8. Go above and beyond pot-in-pot
In our Instant Pot tips guide for beginners, we covered how to cook pot-in-pot with your Instant Pot — but if you’ve been using an Instant Pot for a while, it’s time to up the ante with stackable recipes. With a three-tiered stackable insert, you can cook up to three dishes at once in your Instant Pot: Think pot roast, steamed vegetables, and cornbread. Voila, dinner’s on the table.
You can also opt for other accessories that will separate your food, such as a three-piece divided cook pan or double-stacked steamer basket. Honestly, the more accessories you have, the more you can fit in your Instapot at once. From there, it’s all a matter of experimentation.

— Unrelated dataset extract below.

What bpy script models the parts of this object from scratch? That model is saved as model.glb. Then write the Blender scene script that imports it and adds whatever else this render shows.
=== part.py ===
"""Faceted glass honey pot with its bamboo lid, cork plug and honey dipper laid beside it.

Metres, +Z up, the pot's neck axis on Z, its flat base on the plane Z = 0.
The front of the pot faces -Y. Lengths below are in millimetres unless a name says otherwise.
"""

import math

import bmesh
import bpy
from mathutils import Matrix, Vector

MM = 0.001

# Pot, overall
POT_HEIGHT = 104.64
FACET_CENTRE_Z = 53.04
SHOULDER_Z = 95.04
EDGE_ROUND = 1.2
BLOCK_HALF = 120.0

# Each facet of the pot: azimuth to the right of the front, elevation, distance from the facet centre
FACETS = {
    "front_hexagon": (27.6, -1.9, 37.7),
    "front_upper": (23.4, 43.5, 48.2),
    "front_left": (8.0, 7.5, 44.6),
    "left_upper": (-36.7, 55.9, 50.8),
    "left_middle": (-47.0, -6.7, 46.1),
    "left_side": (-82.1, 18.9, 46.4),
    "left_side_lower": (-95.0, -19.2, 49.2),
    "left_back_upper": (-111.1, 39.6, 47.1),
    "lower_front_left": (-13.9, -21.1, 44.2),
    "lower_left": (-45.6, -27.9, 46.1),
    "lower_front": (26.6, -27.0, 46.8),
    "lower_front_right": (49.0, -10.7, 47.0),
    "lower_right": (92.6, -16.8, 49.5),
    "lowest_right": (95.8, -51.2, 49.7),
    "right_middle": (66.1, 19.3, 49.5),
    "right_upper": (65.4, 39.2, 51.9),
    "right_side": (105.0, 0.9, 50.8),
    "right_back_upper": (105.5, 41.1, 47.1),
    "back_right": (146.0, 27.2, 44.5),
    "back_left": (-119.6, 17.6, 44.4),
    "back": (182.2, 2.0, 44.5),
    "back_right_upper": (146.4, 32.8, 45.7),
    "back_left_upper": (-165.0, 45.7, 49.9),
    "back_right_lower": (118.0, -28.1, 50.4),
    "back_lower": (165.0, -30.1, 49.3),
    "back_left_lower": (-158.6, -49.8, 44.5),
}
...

9. Freeze meals in circles
In circular containers, that is (though meal prep does sometimes feel like running in circles). If you plan to meal prep Instant Pot recipes in advance, avoid the hassle of trying to fit an oddly shaped frozen chunk into a circular pot: Freeze your meals in circular containers from the get go! For example, if you plan to make Southwest chicken burritos, chop and freeze all of your ingredients for the burrito filling in a single circular Tupperware (glass or plastic works). When it’s time to cook, dump the entire thing in the Instant Pot. Easy peasy.
Just keep in mind that the shape of your frozen meals will affect the cooking time. Food frozen in a flatter circle will cook faster than food frozen in a taller, thicker circle. I personally like to freeze full Instant Pot meals up to 4 inches thick and no taller, or the cooking times get wonky.
10. And place said meals on a trivet
When you cook full meals (or large chunks of meat) from frozen, consider placing the food on a trivet instead of directly on the bottom of the inner pot. This is not a must-do tip (your food will cook fine on the bottom of the pot), but I find that most frozen meals get a more even cook when placed on a trivet. This happens because the food is lifted, so the hot air and steam can circulate fully and cook the food from all sides — like a rotisserie chicken.
11. Combine cook methods
We’re the first to say that having an Instant Pot is wondrous and often life-saving. But the Instant Pot isn’t the end-all. Don’t be afraid to combine cooking methods for uber-tasty meals — this allows you to capture more flavors and exercise more creativity in the kitchen! For example, you can lock moisture into meats by pressure cooking and later fire up the grill for that delectable smoky flavor. This works wonders for meals like baby back ribs, short rib, and grilled bone-in chicken thighs and drumsticks.